Learn how builders are creating Bitcoin DeFi applications in a recent episode of Web3 on Bitcoin Explained with Bitcoin educator Dan Held:
The Future of Finance Is in the Bitcoin Ecosystem
As the Bitcoin ecosystem evolves and matures, Bitcoin could become an important lynchpin in a digitized global economy because its decentralized nature enables a level playing field free from manipulation by governments, central banks, and other agents.
However, beyond serving as a means of exchange in the global economy, Bitcoin could potentially power DeFi applications as Stacks continues to extend Bitcoin’s programmability with fully expressive smart contracts. Stacks is complementing Bitcoin with a smart contract layer to enable developers to build trustless, decentralized solutions in an untrusting world.
The development of smart contracts for Bitcoin is a game changer, and now developers can build complex financial applications within the Bitcoin ecosystem.
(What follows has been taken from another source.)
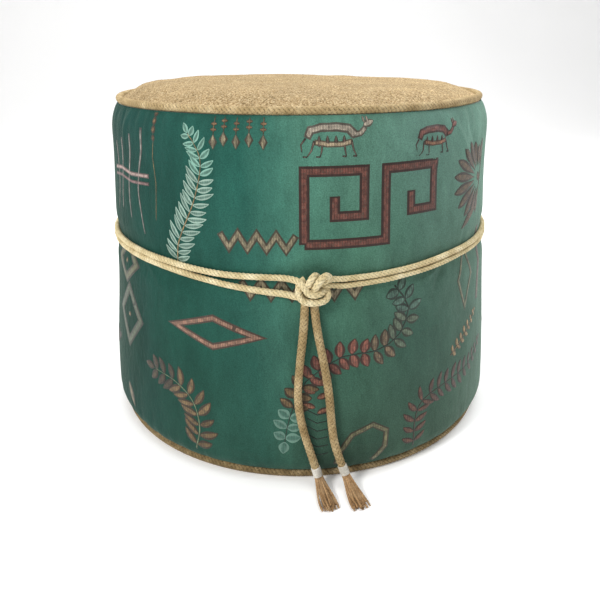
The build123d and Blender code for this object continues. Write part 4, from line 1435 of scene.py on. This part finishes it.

Bitcoin’s security, deep capital, and network effects could unlock higher confidence in the use of smart contracts to enforce the terms of a predefined agreement trustlessly, impartially, and automatically.
We are still in the early days of decentralized finance in the Bitcoin ecosystem, but if there’s any single blockchain with the best shot at powering the evolution of finance, it’s Bitcoin.